Which lines below fall between the one containing "points of every" and the one containing "obj.matrix_world = world"? Repeat them exactly, counting both of those lines, and add nothing else.

(Object modeling scripts)
-----
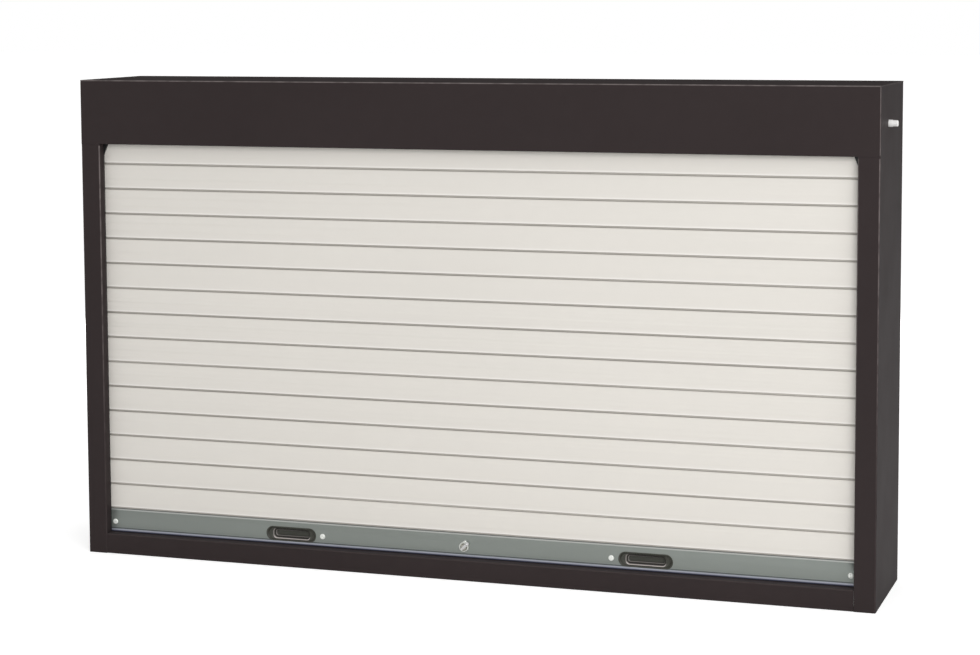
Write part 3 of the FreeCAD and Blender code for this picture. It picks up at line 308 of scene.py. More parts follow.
def tone_drift_effect():
    """A colour that drifts a little from place to place: wide soft clouds and a finer mottle."""
    tree, source, sink = effect(
        "tone_drift",
        [("Position", "Vector", None), ("Colour", "Color", (0.5, 0.5, 0.5, 1)),
         ("Share", "Float", 0.1)],
        [("Colour", "Color")],
    )
    wide = add(tree, "TexNoise", Vector=source.outputs[0], Scale=2.6, Detail=3.0).outputs[0]
    fine = add(tree, "TexNoise", Vector=source.outputs[0], Scale=38.0, Detail=4.0).outputs[0]
    both = maths(tree, "MULTIPLY_ADD", wide, 0.7, maths(tree, "MULTIPLY", fine, 0.3))
    swing = maths(tree, "MULTIPLY", maths(tree, "SUBTRACT", both, 0.5), 2.0)
    factor = maths(tree, "MULTIPLY_ADD", swing, source.outputs[2], 1.0)
    grey = add(tree, "CombineColor", Red=factor, Green=factor, Blue=factor).outputs[0]
    colour = blend_colours(tree, 1.0, source.outputs[1], grey, "MULTIPLY")
    tree.links.new(colour, sink.inputs[0])
    return tree


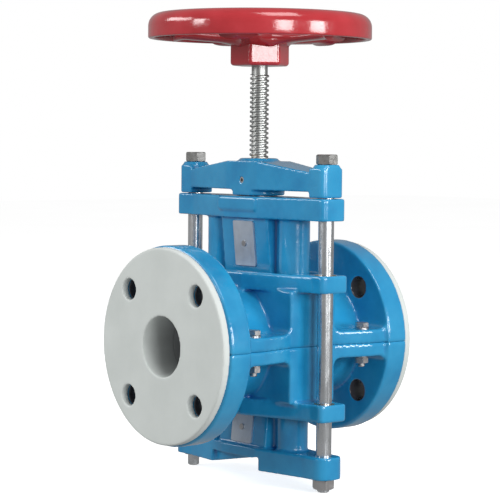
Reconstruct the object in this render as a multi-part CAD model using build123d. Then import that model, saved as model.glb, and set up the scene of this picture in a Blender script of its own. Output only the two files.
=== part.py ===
from build123d import *
import math
import os

# Double-acting pinch valve, DN50, hand operated. Millimetres.
# Origin: centre of the flow bore. X: flow axis. Y: line of the two tie rods. Z: spindle, up.

# ---- pipe connection and sleeve ----
face_to_face = 205.0
bore_d = 50.0
sleeve_wall = 8.0
sleeve_clear = 0.3  # gap between the sleeve and the iron around it
face_thick = 6.5
face_step = 1.5  # iron flange beyond the sealing face
face_chamfer = 0.8
flange_d = 165.0
flange_thick = 21.0
flange_chamfer = 1.0
flange_hole_edge = 20.0  # bolt hole to the flange's rim
flange_hole_d = 18.0
flange_hole_count = 4
neck_length = 26.0  # stiff neck of each sleeve end, inside the body flange

# ---- body halves ----
barrel_wall = 14.7
chamber_x = 49.0  # outside of the pinch chamber along the flow
rod_chamber_clear = 8.1  # tie rod to the chamber's end wall
chamber_wall_x = 7.0
chamber_wall_y = 7.0
body_half_height = 59.7
lug_thick = 14.2
lug_width = 29.0
lug_overhang = 12.5  # lug beyond the tie rod axis
lug_round = 4.5
crosshead_width = 66.0  # crosshead at the middle, across the flow
crosshead_shoulder = 18.0  # half length of its widest part
joint_flange_thick = 11.3
joint_flange_step = 3.5  # pipe flange beyond the joint flange
joint_shoulder_inset = 15.0  # full width of the joint flange, from the pipe flange
barrel_fillet = 14.0
pocket_fillet = 6.5

# ---- body bolts, M6 ----
body_bolt_d = 6.0
body_bolt_hole_d = 6.6
body_bolt_inset = 15.5  # from the back of the pipe flange
body_bolt_edge = 13.0  # from the edge of the joint flange
body_hex_af = 10.0
body_head_high = 4.2
body_nut_high = 5.2
body_washer_d = 12.0
body_washer_thick = 1.2
body_bolt_stickout = 3.0
spotface_clear = 0.5
spotface_high = 16.0

# ---- stroke and pinch bars ----
bar_clear = 0.5  # open bar to round sleeve
bar_height = 20.0
bar_width = 22.0
bar_nose_r = 9.0
bar_end_clear = 4.0  # bar to the chamber's end walls
column_clear = 4.5  # columns to the chamber's end walls

# ---- tie rods, M10 ends ----
rod_pitch = 171.0
rod_end_d = 10.0
rod_shoulder = 1.4
rod_slide_clear = 0.1
rod_free_clear = 1.0
rod_hole_clear = 0.3
rod_chamfer = 0.9
bush_wall = 2.0
nut_af = 16.0
nut_high = 8.4
rod_stickout = 2.6

# ---- upper carriage (driven down) ----
carriage_gap = 19.0  # body to carriage when closed
carriage_thick = 18.2
carriage_end_width = 26.0
carriage_mid_width = 40.0
carriage_mid_half = 22.0
carriage_overhang = 10.5
carriage_round = 5.0
column_d = 26.0
web_width = 12.0
rib_length = 60.0
rib_root_width = 32.0
rib_tip_width = 23.0
panel_length = 50.0
panel_height = 10.5
panel_proud = 1.6
panel_round = 2.5
panel_offset = 4.0  # panel's middle from the valve's middle
panel_above = 6.5  # panel above the carriage's under face

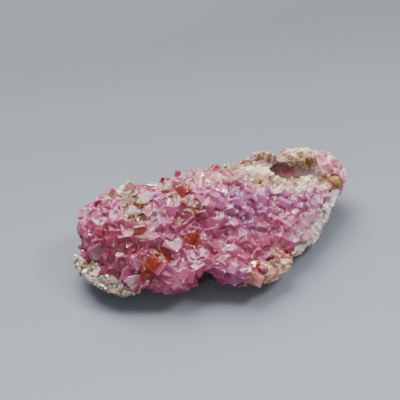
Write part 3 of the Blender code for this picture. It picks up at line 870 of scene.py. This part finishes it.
rock_sugar, sugar_corners = grown("rock_sugar", grains, chance)
keep_values(rock_sugar.data, {kind: cover(sugar_corners, spots) for kind, spots in ROCK_KINDS.items()})

tree, shader = material_for(rock_sugar, "clear_sugar")
colour = stained(tree, mixed(tree, stored(tree, "tone"), *SUGAR_TONES), SUGAR_COLOURS)
feed(tree, shader.inputs["Base Color"], colour)
feed(tree, shader.inputs["Roughness"], ramp(tree, stored(tree, "polish"), 0.35, 0.08))
feed(tree, shader.inputs["IOR"], CALCITE["IOR"])
feed(tree, shader.inputs["Transmission Weight"], SUGAR_CLEAR)

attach(rock_sugar, "root")

# ---------------------------------------------------------------- the corner patch
# A second small growth of the same calcite, paler and finer, at the rock's far right corner. It stands on
# a bed of its own, and its crystals are grown together with it in one skin.

CORNER_SEATS, CORNER_CLEAR = 60000, 3.6  # none nearer to the nodule's middle
CORNER_LARGE, CORNER_SMALL, CORNER_SPACING = 2.1, 1.1, 0.75
CORNER_STEP, CORNER_MOST = 0.21, 60000
PALE_ROSE = (0.66, 0.22, 0.31), (0.82, 0.44, 0.54), (0.92, 0.66, 0.74)  # roots, middles and tips

seats = seats_under(solid_corner, CORNER_SEATS, chance)
seats = [seat for seat in seats if (seat[0] - Vector(NODULE)).length > CORNER_CLEAR]
half = len(seats) // 2
large = spaced(seats[:half], chance, lambda place: CORNER_LARGE, CORNER_SPACING)
small = spaced(seats[half:], chance, lambda place: CORNER_SMALL, CORNER_SPACING, taken=large)
crystals = standing(keen, large, chance, tilt=42.0, stretch=(0.7, 1.0), reach=(0.6, 0.9))
crystals += standing(grain, small, chance, tilt=50.0, stretch=(0.8, 1.3), reach=(0.4, 0.8))
lower_to_bed(corner_bed, corner_places)
corner, _ = grown("corner_patch", crystals, chance)
corner_corners = knitted(corner, corner_bed, CORNER_STEP, CORNER_MOST)
keep_values(corner.data, {kind: np.zeros(len(corner_corners)) for kind in CRUST_KINDS})
calcite(corner, "pale_rose_calcite", *PALE_ROSE)

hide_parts("corner_crystals")
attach(corner, "root")
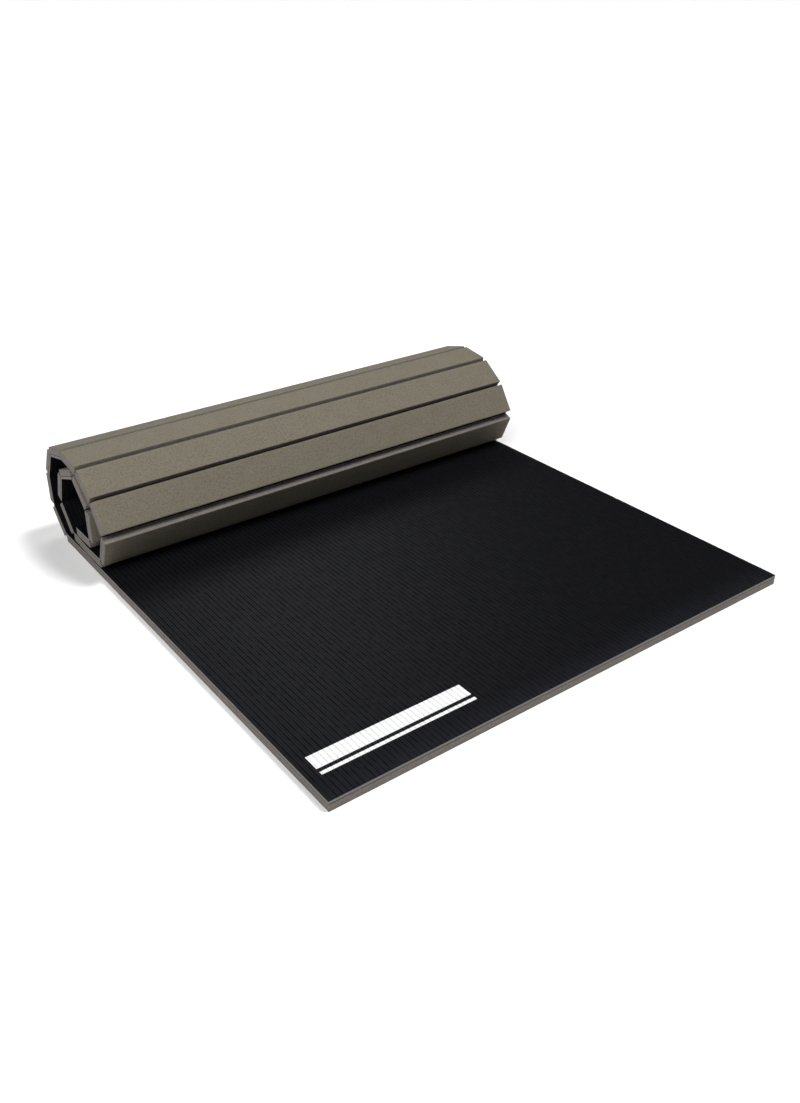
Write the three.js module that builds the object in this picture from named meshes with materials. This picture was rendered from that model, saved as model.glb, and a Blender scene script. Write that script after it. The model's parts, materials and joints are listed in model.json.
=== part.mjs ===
// Roll-out sports mat: a foam slab slit across its width into planks and held
// together by one textured vinyl cover on top, stored with its back half rolled up.
// Millimetres. +X along the slits (width), +Y towards the roll, +Z up.
// The origin is the bottom centre of the bounding box of the stored pose.
import * as THREE from 'three';

// ---- driving dimensions ----
const WIDTH = 1524;             // along the slits (5 ft)
const LENGTH = 3048;            // flat, unrolled (10 ft)
const FRONT_PLANKS = 9;         // free front end, lying flat, able to roll up
const BASE_PLANKS = 6;          // stays on the floor, carries the roll
const ROLL_PLANKS = 16;         // wound into the roll
const THICK = 30;               // foam and cover together
const COVER = 1.0;              // vinyl cover
const GLUE = 0.3;               // glue film between cover and foam
const SLIT = 1.0;               // slit between two foam planks
const COVER_SPLIT = 0.3;        // hinge line left between two cover strips
const WRAP_GAP = 1.0;           // least clearance between one wrap and the next
const REST_GAP = 1.5;           // most clearance where one wrap lies on the next

// Turn at each hinge in the stored pose, in degrees, outermost first.
const ROLL_TURNS = [46, 48, 27, 45, 22, 27.5, 22, 57, 64, 5.5, 46.5, 63, 46.5, 66, 49, 84];
// Which rolled plank (0 is the outermost) lies on which, -1 standing for the base.
const RESTS_ON = [[8, -1], [9, -1], [15, 9]];

// ---- derived ----
const PLANKS = FRONT_PLANKS + BASE_PLANKS + ROLL_PLANKS;
const PITCH = LENGTH / PLANKS;
const FOAM_GREY = new THREE.Color(0.2, 0.185, 0.16);
const VINYL_BLACK = new THREE.Color(0.012, 0.013, 0.016);

const foamMaterial = new THREE.MeshStandardMaterial({
  color: FOAM_GREY,
  roughness: 0.95,
  metalness: 0,
});
const vinylMaterial = new THREE.MeshStandardMaterial({
  color: VINYL_BLACK,
  roughness: 0.5,
  metalness: 0,
});

// ---- winding ----
// Seen from the end, each plank is a rectangle of points [along, up]. The base ends at
// [0, 0], on its cover's top face, and every rolled plank starts where the last one ends.

// A rectangle that runs from start in a direction (degrees) and has its foam on the outside.
function sideView(start, direction, length) {
  const angle = THREE.MathUtils.degToRad(direction);
  const along = [Math.cos(angle), Math.sin(angle)];
  const outward = [along[1], -along[0]];
  const point = (a, b) => [
    start[0] + along[0] * a + outward[0] * b,
    start[1] + along[1] * a + outward[1] * b,
  ];
  return [point(0, 0), point(length, 0), point(length, THICK), point(0, THICK)];
}

// Clearance between two rectangles, negative where they overlap.
function clearance(first, second) {
  let widest = -Infinity;
  for (const outline of [first, second]) {
    for (let i = 0; i < 2; i += 1) {
      const [from, to] = [outline[i], outline[i + 1]];
      const normal = [to[1] - from[1], from[0] - to[0]];
      const size = Math.hypot(...normal);
      const spans = [first, second].map((shape) => {
        const reach = shape.map((p) => (p[0] * normal[0] + p[1] * normal[1]) / size);
        return [Math.min(...reach), Math.max(...reach)];
      });
      widest = Math.max(widest, spans[1][0] - spans[0][1], spans[0][0] - spans[1][1]);
    }
  }
  return widest;
}

// How badly a set of turns breaks the clearances, in square millimetres.
function misfit(turns) {
  const base = sideView([-BASE_PLANKS * PITCH, 0], 0, BASE_PLANKS * PITCH);
  const planks = [];
  let start = [0, 0];
  let direction = 0;
  for (const turn of turns) {
    direction += turn;
    planks.push(sideView(start, direction, PITCH));
    start = planks.at(-1)[1];
  }
  const shape = (index) => (index < 0 ? base : planks[index]);
  let total = 0;
  for (let i = 0; i < planks.length; i += 1) {
    for (let j = -1; j < i - 1; j += 1) {
      total += Math.max(0, WRAP_GAP - clearance(shape(i), shape(j))) ** 2;
    }
  }
  for (const [upper, lower] of RESTS_ON) {
    total += Math.max(0, clearance(shape(upper), shape(lower)) - REST_GAP) ** 2;
  }
  return total;
}

// Eases the stored turns, a little at a time, until every wrap clears the next.
function wind(turns) {
  let best = [...turns];
  let left = misfit(best);
  for (let step = 2; left > 0 && step > 0.001; step /= 2) {
    let better = true;
    while (better && left > 0) {
      better = false;
      for (let i = 0; i < best.length; i += 1) {
        for (const change of [step, -step]) {
          const next = [...best];
          next[i] += change;
          const error = misfit(next);
          if (error < left) {
            [best, left, better] = [next, error, true];
          }
        }
      }
    }
  }
  return best;
}

const turns = wind(ROLL_TURNS);

// ---- pieces ----
const twoDigits = (number) => String(number).padStart(2, '0');

// A box between two stations along the flat mat, in the frame of the hinge it hangs on.
// from, to: along the plank; low, high: below and above the cover's top face (z = 0).
function strip(name, from, to, low, high, material) {
  const geometry = new THREE.BoxGeometry(WIDTH, Math.abs(to - from), high - low);
  const mesh = new THREE.Mesh(geometry, material);
  mesh.name = name;
  mesh.position.set(0, (from + to) / 2, (low + high) / 2);
  return mesh;
}

// The foam of one plank. free: this end is an end of the mat and has no slit.
function foamPlank(number, from, to, freeFrom, freeTo) {
  const sense = Math.sign(to - from);
  const start = freeFrom ? from : from + (sense * SLIT) / 2;
  const end = freeTo ? to : to - (sense * SLIT) / 2;
  return strip(`foam_plank_${twoDigits(number)}`, start, end, -THICK, -COVER - GLUE, foamMaterial);
}

// The cover over one plank or over a run of planks.
function coverStrip(name, from, to, freeFrom, freeTo) {
  const sense = Math.sign(to - from);
  const start = freeFrom ? from : from + (sense * COVER_SPLIT) / 2;
  const end = freeTo ? to : to - (sense * COVER_SPLIT) / 2;
  return strip(name, start, end, -COVER, 0, vinylMaterial);
}

const mat = new THREE.Group();
mat.name = 'roll_out_mat';

// Flat section that stays down: its own foam planks under one piece of cover.
const base = new THREE.Group();
base.name = 'base_section';
base.position.set(0, FRONT_PLANKS * PITCH, THICK);
for (let i = 0; i < BASE_PLANKS; i += 1) {
  base.add(foamPlank(FRONT_PLANKS + 1 + i, i * PITCH, (i + 1) * PITCH, false, false));
}
base.add(coverStrip('cover_base', 0, BASE_PLANKS * PITCH, false, false));
mat.add(base);

// Front planks: a chain of hinges running from the base towards the free edge, all flat.
let joint = base;
for (let i = 0; i < FRONT_PLANKS; i += 1) {
  const number = FRONT_PLANKS - i;
  const plank = new THREE.Group();
  plank.name = `front_hinge_${twoDigits(number)}`;
  plank.position.set(0, i === 0 ? 0 : -PITCH, 0);
  const last = i === FRONT_PLANKS - 1;
  plank.add(foamPlank(number, 0, -PITCH, false, last));
  plank.add(coverStrip(`cover_strip_${twoDigits(number)}`, 0, -PITCH, false, last));
  joint.add(plank);
  joint = plank;
}

// Rolled planks: a chain of hinges running from the base into the middle of the roll.
joint = base;
for (let i = 0; i < ROLL_PLANKS; i += 1) {
  const number = FRONT_PLANKS + BASE_PLANKS + 1 + i;
  const plank = new THREE.Group();
  plank.name = `roll_hinge_${twoDigits(number)}`;
  plank.position.set(0, i === 0 ? BASE_PLANKS * PITCH : PITCH, 0);
  plank.rotation.x = THREE.MathUtils.degToRad(turns[i]);
  const last = i === ROLL_PLANKS - 1;
  plank.add(foamPlank(number, 0, PITCH, false, last));
  plank.add(coverStrip(`cover_strip_${twoDigits(number)}`, 0, PITCH, false, last));
  joint.add(plank);
  joint = plank;
}

// Put the origin at the bottom centre of the stored pose. The corner points of every
// box are read exactly, so the turned ones add no slack.
mat.updateMatrixWorld(true);
const bounds = new THREE.Box3();
const corner = new THREE.Vector3();
mat.traverse((node) => {
  if (!node.isMesh) return;
  const points = node.geometry.getAttribute('position');
  for (let i = 0; i < points.count; i += 1) {
    bounds.expandByPoint(corner.fromBufferAttribute(points, i).applyMatrix4(node.matrixWorld));
  }
});
const centre = bounds.getCenter(new THREE.Vector3());
mat.position.set(-centre.x, -centre.y, -bounds.min.z);
mat.updateMatrixWorld(true);

export default mat;
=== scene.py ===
import json
import math

import bpy
import numpy as np
from mathutils import Matrix, Vector

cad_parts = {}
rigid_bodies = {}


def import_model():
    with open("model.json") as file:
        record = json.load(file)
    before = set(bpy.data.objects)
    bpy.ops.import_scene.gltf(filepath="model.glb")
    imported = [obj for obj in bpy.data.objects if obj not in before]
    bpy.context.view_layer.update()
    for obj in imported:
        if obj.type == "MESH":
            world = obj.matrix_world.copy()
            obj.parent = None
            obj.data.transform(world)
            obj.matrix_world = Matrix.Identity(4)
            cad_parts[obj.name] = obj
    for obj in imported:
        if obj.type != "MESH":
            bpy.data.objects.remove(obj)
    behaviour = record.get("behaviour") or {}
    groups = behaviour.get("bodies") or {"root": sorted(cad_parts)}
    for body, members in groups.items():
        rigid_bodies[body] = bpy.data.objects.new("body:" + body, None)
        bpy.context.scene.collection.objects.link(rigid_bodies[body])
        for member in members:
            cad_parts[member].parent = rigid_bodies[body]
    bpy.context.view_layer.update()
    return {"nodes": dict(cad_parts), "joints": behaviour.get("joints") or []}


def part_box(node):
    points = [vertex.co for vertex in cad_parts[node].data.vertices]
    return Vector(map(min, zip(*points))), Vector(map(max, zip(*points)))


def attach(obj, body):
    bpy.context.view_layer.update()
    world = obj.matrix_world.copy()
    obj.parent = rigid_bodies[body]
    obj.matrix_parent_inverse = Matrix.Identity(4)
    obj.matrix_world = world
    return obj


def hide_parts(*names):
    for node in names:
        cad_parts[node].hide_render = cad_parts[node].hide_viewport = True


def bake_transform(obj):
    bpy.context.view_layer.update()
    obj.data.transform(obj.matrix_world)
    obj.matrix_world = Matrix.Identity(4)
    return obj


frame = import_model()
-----
SOLUTION:
// Put the origin at the bottom centre of the stored pose. The corner points of every
// box are read exactly, so the turned ones add no slack.
mat.updateMatrixWorld(true);
const bounds = new THREE.Box3();
const corner = new THREE.Vector3();
mat.traverse((node) => {
  if (!node.isMesh) return;
  const points = node.geometry.getAttribute('position');
  for (let i = 0; i < points.count; i += 1) {
    bounds.expandByPoint(corner.fromBufferAttribute(points, i).applyMatrix4(node.matrixWorld));
  }
});
const centre = bounds.getCenter(new THREE.Vector3());
mat.position.set(-centre.x, -centre.y, -bounds.min.z);
mat.updateMatrixWorld(true);

export default mat;
=== scene.py ===
import json
import math

import bpy
import numpy as np
from mathutils import Matrix, Vector

cad_parts = {}
rigid_bodies = {}


def import_model():
    with open("model.json") as file:
        record = json.load(file)
    before = set(bpy.data.objects)
    bpy.ops.import_scene.gltf(filepath="model.glb")
    imported = [obj for obj in bpy.data.objects if obj not in before]
    bpy.context.view_layer.update()
    for obj in imported:
        if obj.type == "MESH":
            world = obj.matrix_world.copy()
            obj.parent = None
            obj.data.transform(world)
            obj.matrix_world = Matrix.Identity(4)
            cad_parts[obj.name] = obj
    for obj in imported:
        if obj.type != "MESH":
            bpy.data.objects.remove(obj)
    behaviour = record.get("behaviour") or {}
    groups = behaviour.get("bodies") or {"root": sorted(cad_parts)}
    for body, members in groups.items():
        rigid_bodies[body] = bpy.data.objects.new("body:" + body, None)
        bpy.context.scene.collection.objects.link(rigid_bodies[body])
        for member in members:
            cad_parts[member].parent = rigid_bodies[body]
    bpy.context.view_layer.update()
    return {"nodes": dict(cad_parts), "joints": behaviour.get("joints") or []}


def part_box(node):
    points = [vertex.co for vertex in cad_parts[node].data.vertices]
    return Vector(map(min, zip(*points))), Vector(map(max, zip(*points)))


def attach(obj, body):
    bpy.context.view_layer.update()
    world = obj.matrix_world.copy()
    obj.parent = rigid_bodies[body]
    obj.matrix_parent_inverse = Matrix.Identity(4)
    obj.matrix_world = world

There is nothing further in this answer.